To briefly answer the question of the qform/sform problem: this appears to be a bug in SPM. We are working on a solution with the developers. However, rest assured that as long as the value is >0 then the coordinate system will be numerically correct, but incorrectly labeled as being coregistered to another scan.

Darren

ChrisGorgolewski · June 19, 2018, 1:10am

You should check out http://schizconnect.org - they designed a very cool solution where a new BIDS compatible zip archive is created dynamically based on the particular query/request (selecting modalities and participants) the researcher made.

Changing the folder hierarchy the way you proposed will indeed break compatibility. I cannot think right now of a convenient solution (other than what SchizConnect is doing), but I would love to hear your suggestions. Please post them to https://groups.google.com/forum/#!forum/bids-discussion where all BIDS related discussions are taking place.

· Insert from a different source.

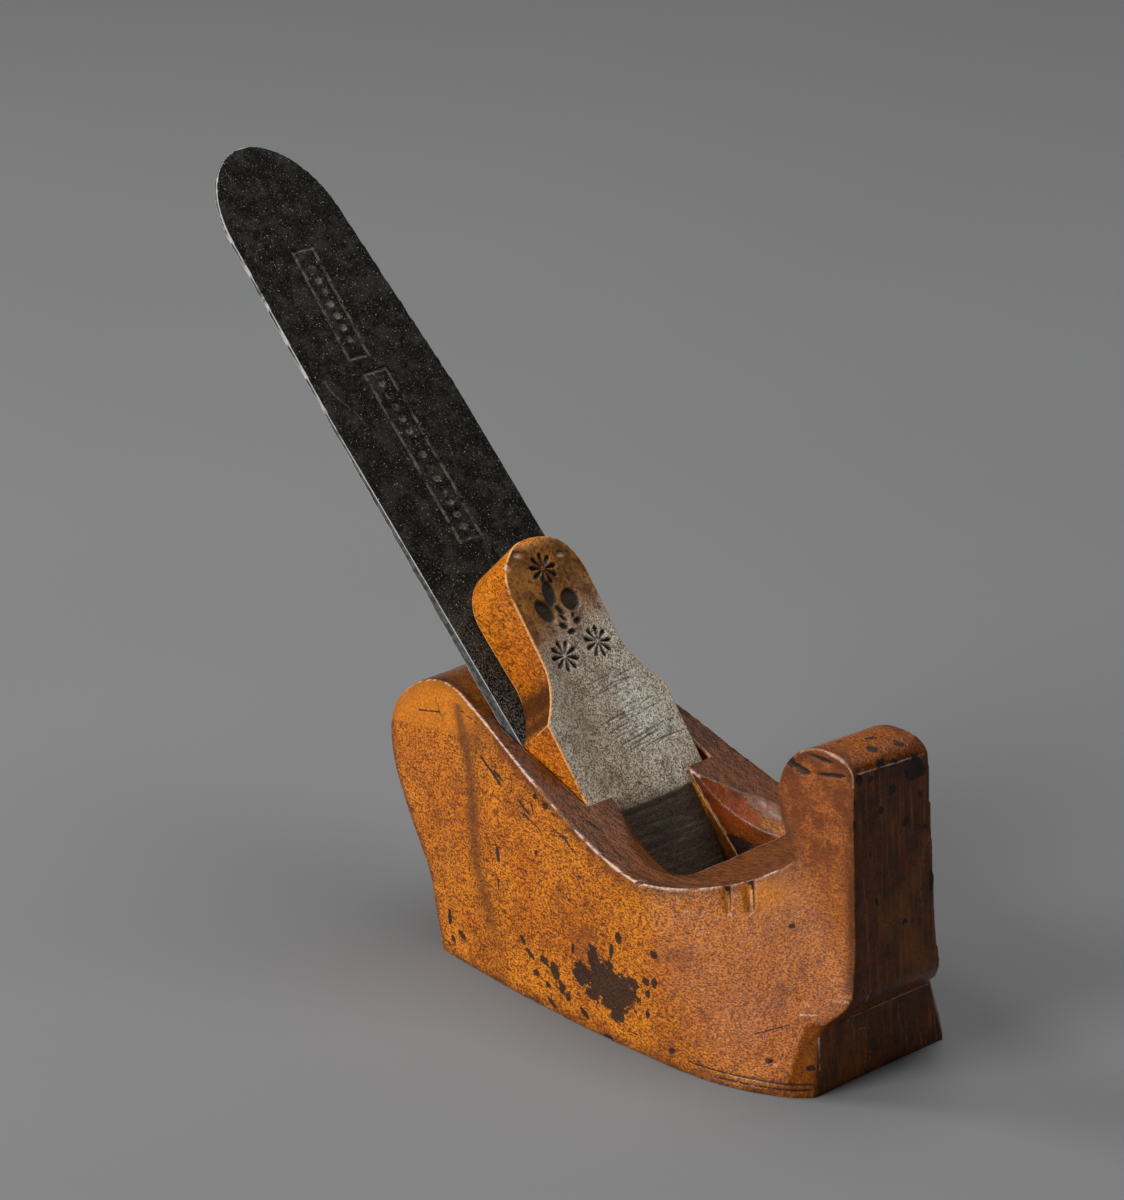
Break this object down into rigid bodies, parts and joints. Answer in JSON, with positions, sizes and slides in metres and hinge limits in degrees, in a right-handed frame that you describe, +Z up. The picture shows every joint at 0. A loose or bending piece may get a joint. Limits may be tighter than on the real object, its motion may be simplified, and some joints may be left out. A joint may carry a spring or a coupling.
{
  "type": "hand plane",
  "caption": "Small wooden hand plane with a hooked front horn, a rounded rear hump and a long tapered iron that a forked wedge holds at a slant in the throat.",
  "frame": {"origin": "middle of the cutting edge at rest, level with the sole", "axes": "+X forward to the horn, +Y to the left of a user pushing the plane forward, +Z up"},
  "size_m": [0.1755, 0.0534, 0.1393],
  "materials": {
    "stock_wood": "oiled and worn",
    "forged_iron": "dark forged, pitted",
    "bit_steel": "dark, ground at the edge",
    "wedge_wood": "weathered"
  },
  "bodies": {
    "stock": {"stock": "stock_wood"},
    "iron": {"iron": "forged_iron", "iron_bit": "bit_steel"},
    "wedge": {"wedge": "wedge_wood"}
  },
  "joints": [
    {"name": "iron_slide", "type": "slide", "parent": "stock", "child": "iron", "axis": [-0.6896, 0, 0.7242], "range_m": [-0.001, 0.06]},
    {"name": "wedge_slide", "type": "slide", "parent": "iron", "child": "wedge", "axis": [-0.7071, 0, 0.7071], "range_m": [0, 0.045]}
  ]
}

ChrisGorgolewski · June 19, 2018, 10:58am

Hi,
I read your post more carefully and I have to admit that I made a mistake and in fact your solution of splitting modalities is very reasonable and perfectly compatible (as long as BIDSsep/anat and BIDSsep/dwi pass the BIDS Validator). As you stated users can simply combine the datasets by copying data after download. Sorry for the confusion!

Ursula_Tooley · January 29, 2019, 5:21pm

I’m trying to use the same code (super handy!) to sync headers from ABCD data, which have erroneous TR information, with the accompanying .json files, which are correct. However, when I try to run it on a test BIDS directory with sync_tr('test_bids'), I get the error below.

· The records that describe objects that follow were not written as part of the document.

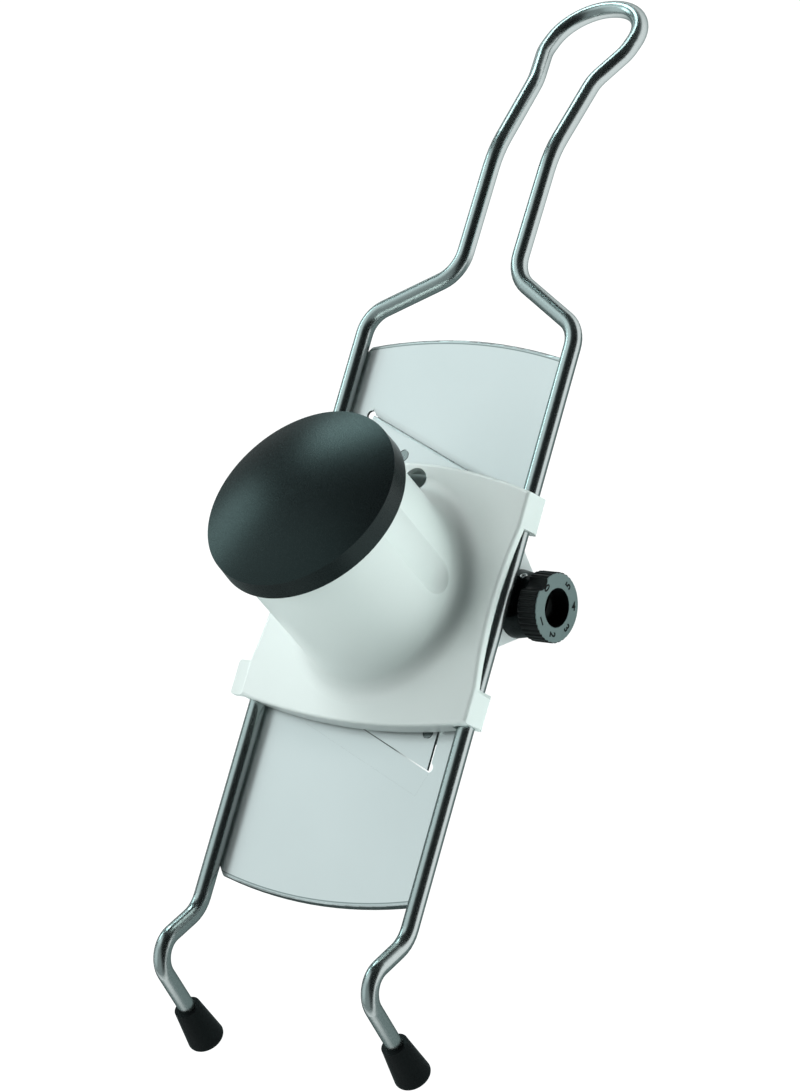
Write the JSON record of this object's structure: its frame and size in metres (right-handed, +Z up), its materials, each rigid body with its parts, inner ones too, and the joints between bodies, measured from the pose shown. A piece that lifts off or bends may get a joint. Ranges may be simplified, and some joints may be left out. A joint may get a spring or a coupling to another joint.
{
  "type": "mandoline slicer",
  "caption": "Wire-framed kitchen mandoline slicer with a sliding food carriage, a capped pusher in a tilted chute and a slice-thickness dial.",
  "frame": {"origin": "centre of the slicer's bounding box at its lowest level, under the handle loop's end", "axes": "+Y along the rails towards the handle, +X across them on the dial's side, +Z up, square to the tray"},
  "size_m": [0.1128, 0.3954, 0.1025],
  "materials": {
    "wire_steel": "satin drawn wire",
    "tray_steel": "polished sheet",
    "blade_steel": "ground",
    "bracket_steel": "plain",
    "fastener_steel": "plain",
    "cap_rubber": "matt",
    "black_plastic": "fine-grained matt",
    "dial_plastic": "matt",
    "white_plastic": "satin gloss",
    "nylon": "matt"
  },
  "bodies": {
    "frame": {"wire_frame": "wire_steel", "foot_cap_left": "cap_rubber", "foot_cap_right": "cap_rubber", "tray": "tray_steel", "tray_welds": "fastener_steel", "blade": "blade_steel", "blade_clamp_bar": "bracket_steel", "blade_rivets": "fastener_steel", "tray_hinge_leaves": "bracket_steel", "hinge_pin": "fastener_steel", "inner_bearing_ear": "bracket_steel", "outer_bearing_ear": "bracket_steel", "shaft_bushes": "nylon", "dial_housing": "dial_plastic", "housing_screws": "fastener_steel"},
    "platform": {"feed_platform": "tray_steel", "platform_hinge_leaves": "bracket_steel", "platform_ribs": "bracket_steel", "platform_rivets": "tray_steel", "follower_pads": "nylon"},
    "dial": {"cam_shaft": "fastener_steel", "lift_cams": "nylon", "cam_pins": "fastener_steel", "shaft_clip": "fastener_steel", "dial_knob": "dial_plastic", "dial_screw": "fastener_steel"},
    "carriage": {"carriage": "white_plastic"},
    "pusher": {"pusher_cap": "black_plastic", "pusher_cup": "white_plastic", "pusher_prongs": "fastener_steel", "pusher_screw": "fastener_steel"}
  },
  "joints": [
    {"name": "dial_turn", "type": "hinge", "parent": "frame", "child": "dial", "pos_m": [0.0525, -0.02995, 0.0187], "axis": [-1, 0, 0], "range_deg": [0, 282]},
    {"name": "platform_tilt", "type": "hinge", "parent": "frame", "child": "platform", "pos_m": [-0.0019, 0.0171, 0.0265], "axis": [0.9397, -0.342, 0], "range_deg": [0, 3.07]},
    {"name": "carriage_slide", "type": "slide", "parent": "frame", "child": "carriage", "axis": [0, 1, 0], "range_m": [-0.066, 0.05]},
    {"name": "pusher_slide", "type": "slide", "parent": "carriage", "child": "pusher", "axis": [0, 0.2756, 0.9613], "range_m": [0, 0.045]}
  ],
  "couplings": [
    {"joint": "platform_tilt", "follows": "dial_turn", "ratio": 0.010878}
  ]
}
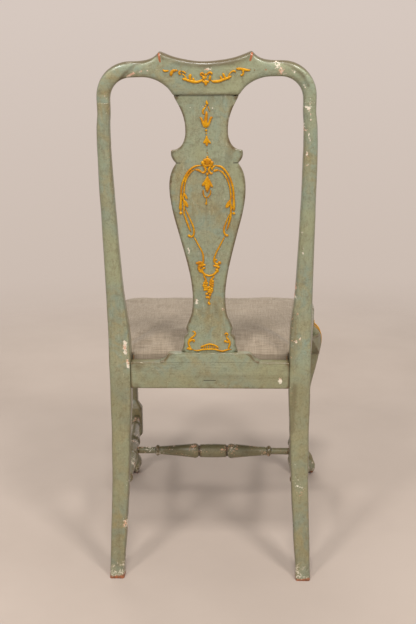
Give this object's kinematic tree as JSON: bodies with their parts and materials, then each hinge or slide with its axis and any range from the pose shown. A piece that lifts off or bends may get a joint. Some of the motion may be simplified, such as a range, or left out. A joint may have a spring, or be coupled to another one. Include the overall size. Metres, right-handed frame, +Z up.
{
  "type": "side chair",
  "caption": "Painted side chair with a vase splat, eared crest rail, cabriole front legs, turned stretchers and a lift-out linen seat.",
  "frame": {"origin": "on the floor under the middle of the chair's bounding box", "axes": "+Z up, -Y towards the front of the seat, +X towards the sitter's left"},
  "size_m": [0.5022, 0.5349, 1.0096],
  "materials": {
    "green_paint": "worn grey-green oil paint, satin, over beech",
    "ochre_paint": "ochre and gold painted ornament, satin",
    "bare_wood": "raw beech, matt",
    "linen": "plain woven natural linen",
    "hessian_cloth": "coarse jute cloth",
    "jute_webbing": "twill jute webbing",
    "cotton_stuffing": "cotton wadding over curled hair",
    "steel": "dull oxidised steel"
  },
  "bodies": {
    "chair_frame": {"rear_post_left": "green_paint", "rear_post_right": "green_paint", "crest_rail": "green_paint", "splat": "green_paint", "splat_shoe": "green_paint", "rear_seat_rail": "green_paint", "front_seat_rail": "green_paint", "side_seat_rail_left": "green_paint", "side_seat_rail_right": "green_paint", "front_leg_left": "green_paint", "front_leg_right": "green_paint", "knee_block_left_front": "green_paint", "knee_block_right_front": "green_paint", "knee_block_left_side": "green_paint", "knee_block_right_side": "green_paint", "side_stretcher_left": "green_paint", "side_stretcher_right": "green_paint", "medial_stretcher": "green_paint", "corner_brace_front_left": "bare_wood", "corner_brace_front_right": "bare_wood", "corner_brace_rear_left": "bare_wood", "corner_brace_rear_right": "bare_wood", "brace_screws": "steel"},
    "lift_out_seat": {"seat_frame_front": "bare_wood", "seat_frame_rear": "bare_wood", "seat_frame_left": "bare_wood", "seat_frame_right": "bare_wood", "webbing_lengthwise": "jute_webbing", "webbing_crosswise": "jute_webbing", "webbing_tacks": "steel", "hessian": "hessian_cloth", "stuffing": "cotton_stuffing", "linen_cover": "linen", "cover_tacks": "steel"}
  },
  "joints": [
    {"name": "seat_lift_out", "type": "slide", "parent": "chair_frame", "child": "lift_out_seat", "axis": [0, 0, 1], "range_m": [0, 0.15]}
  ]
}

/Users/utooley/miniconda2/lib/python2.7/site-packages/grabbit/core.py:410: UserWarning: No valid root directory found for domain 'derivatives'. Falling back on the Layout's root directory. If this isn't the intended behavior, make sure the config file for this domain includes a 'root' key.
  "'root' key." % config['name'])

Running it with sync_tr(os.getcwd()) just hangs.

effigies · January 29, 2019, 7:23pm

Hmm. This may need updating with more recent pybids (>=0.7). Try:

from bids import BIDSLayout
import nibabel

def set_tr(img, tr):
    header = img.header.copy()
    zooms = header.get_zooms()[:3] + (tr,)
    header.set_zooms(zooms)
    return img.__class__(img.get_data().copy(), img.affine, header)

def sync_tr(bids_root):
    layout = BIDSLayout(bids_root)
    for nii in layout.get(extensions=['.nii', '.nii.gz']):
        metadata = layout.get_metadata(nii.path)
        if 'RepetitionTime' in metadata:
            img = nb.load(nii.path)
            if img.header.get_zooms()[3:] != (metadata['RepetitionTime'],):
                fixed_img = set_tr(img, metadata['RepetitionTime'])
                fixed_img.to_filename(nii.path)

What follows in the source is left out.